本発表の目的は、内村鑑三(1861~1930)の弟子であった斎藤宗次郎(1877~1968)が遺した日記『二荊自叙伝』の記載内容を手掛かりに、無教会主義キリスト教の世界観、空間認識、景観論といった空間論的な思想を歴史地理学的な視点から解明することであった。内村は無教会主義を既存の教会制度や教会組織、儀礼などではなく、それぞれの生活の場における信仰実践を重視した。また、無教会主義は信徒それぞれの生活世界における自身の身体、身体を置く空間、眼前に広がる景観を含むあらゆる空間スケールが相互に重なり合い、聖と俗を超えた宗教思想であり、ムーブメントでもあった。

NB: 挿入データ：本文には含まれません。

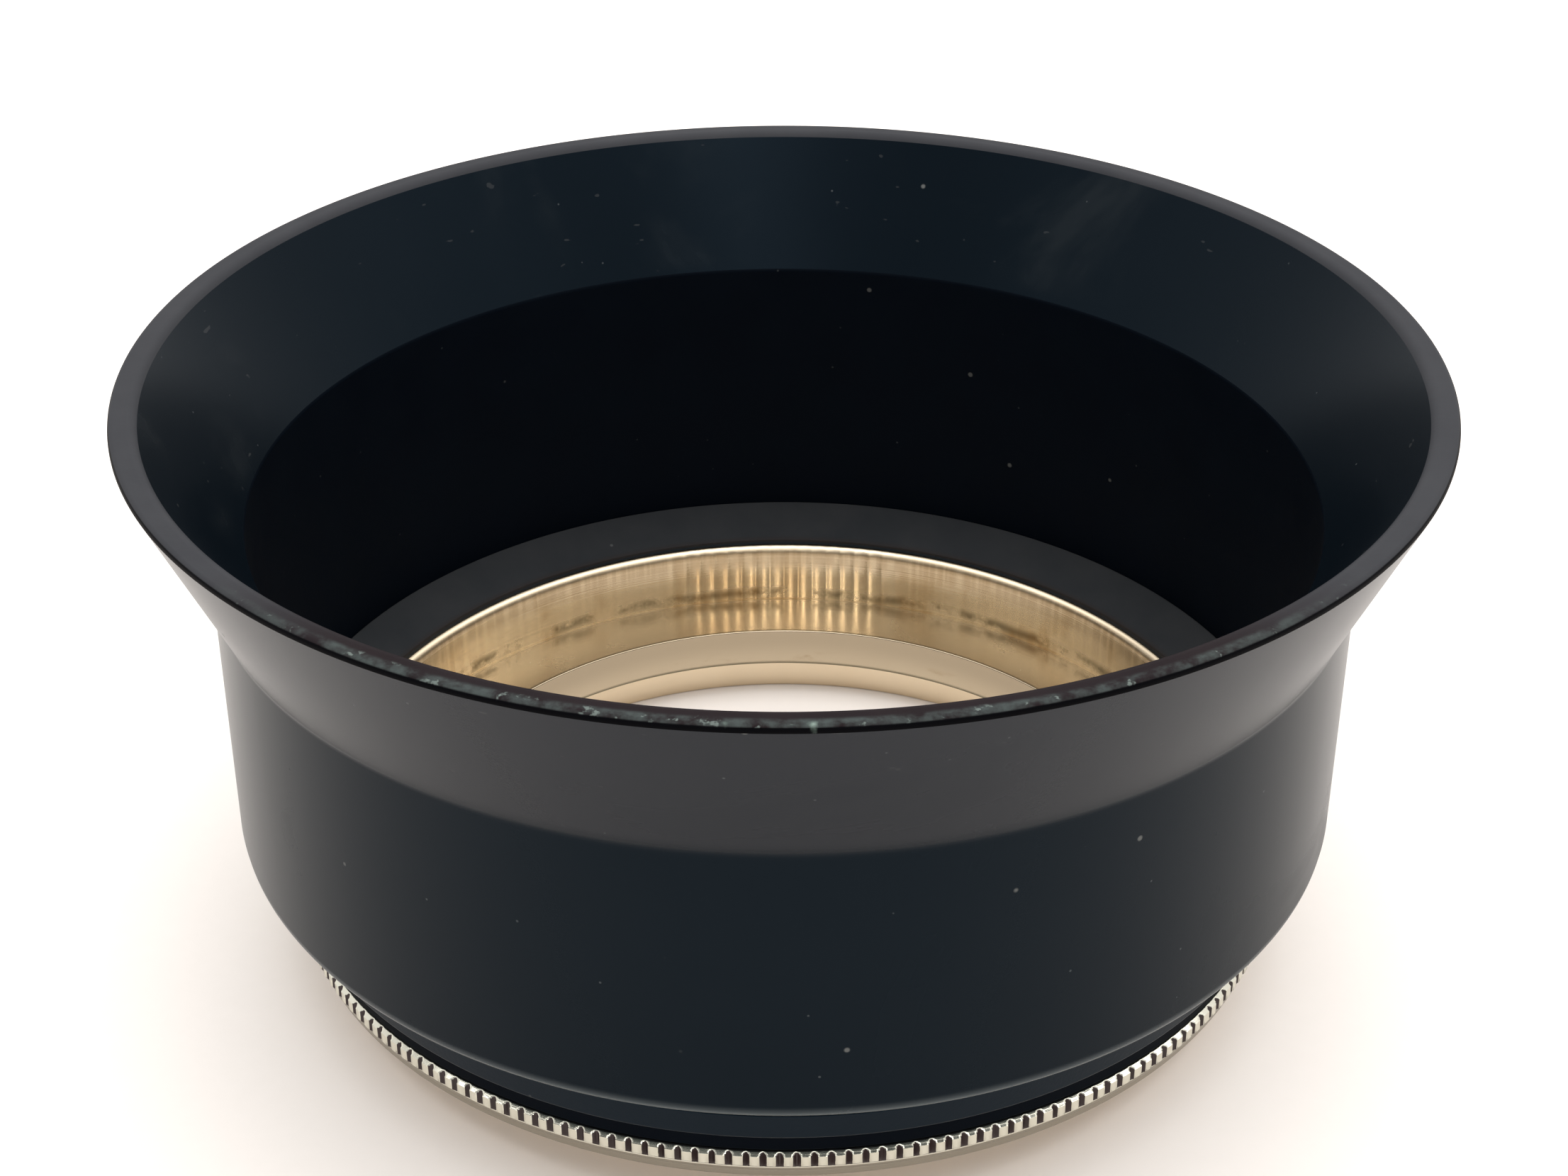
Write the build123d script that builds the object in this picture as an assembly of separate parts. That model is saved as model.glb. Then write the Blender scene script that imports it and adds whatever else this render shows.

また、無教会主義キリスト教は近代の日本の言論空間において重要な位置を占めており、キリスト教思想のみならず様々な分野の人々とのつながりが見られた(斎藤宗次郎も中村不折、小山内薫、宮沢賢治といった人々と交流していた)。
本発表では斎藤宗次郎の日常の記録である『二荊自叙伝』の記述を通して、彼の無教会主義キリスト教の受容と信仰実践について検討し、斎藤の生活世界が無教会主義との関わりの中でどのように形成されていったのかを空間論的な視点で読み解いた。